La performance art non si limita a rappresentare la realtà: la inscena, creando esperienze di natura emotiva che permangono a lungo ben oltre la presenza dei corpi. Bentu Estu non costituisce una critica passiva, bensì incarna una forma di critica, è un severo monito del fatto che l’estrazione di energia non è mai neutrale, ma implica sempre la questione di chi sia a pagarne il prezzo. I corpi dipinti di bianco e striati di rosso, forieri di un possibile futuro e testimoni del presente, costituiscono un’immagine spettrale e potente.
In un’epoca in cui si celebra l’”energia verde” in modo spesso acritico, l’opera di Mette pone in discussione l’intera narrativa, sollevando la questione: a quale prezzo? E per chi? Le turbine eoliche, che girano incessantemente, potrebbero essere la promessa di un futuro più pulito, tuttavia Bentu Estu ci ricorda che il progresso non avviene mai senza un costo.

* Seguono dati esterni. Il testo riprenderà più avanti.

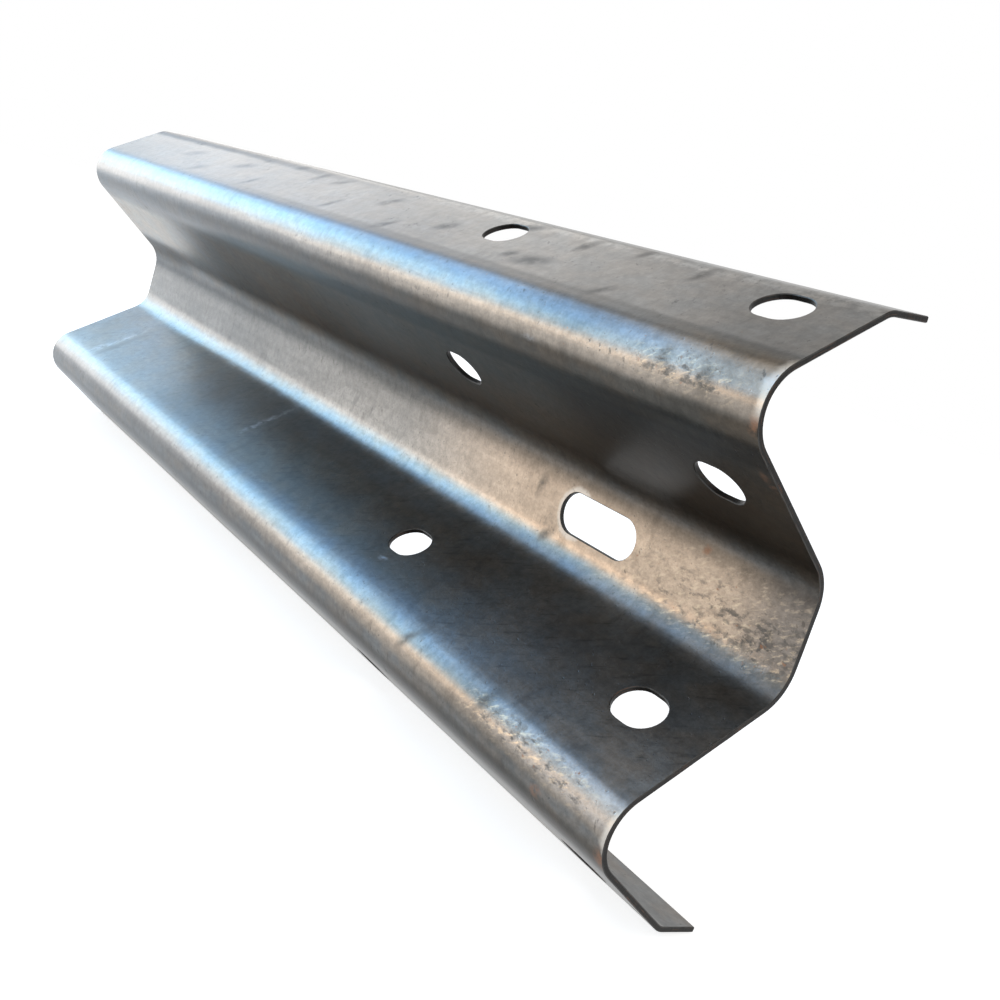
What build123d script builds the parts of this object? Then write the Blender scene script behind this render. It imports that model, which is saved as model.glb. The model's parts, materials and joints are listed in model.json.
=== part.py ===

La terra lo ricorda. Il corpo lo ricorda. E la performance art, sebbene in modo transitorio eppur indelebile, fa in modo che lo ricordiamo anche noi.
Con Bentu Estu, Nicola Mette non si limita a protestare: evoca. Richiama i venti presenti nella mitologia e nella storia, facendo vibrare la nostra coscienza collettiva. La performance è un momento magico, un monito, un invito a vedere il paesaggio non come risorsa da sfruttare, bensì come corpo vivente e patrimonio culturale.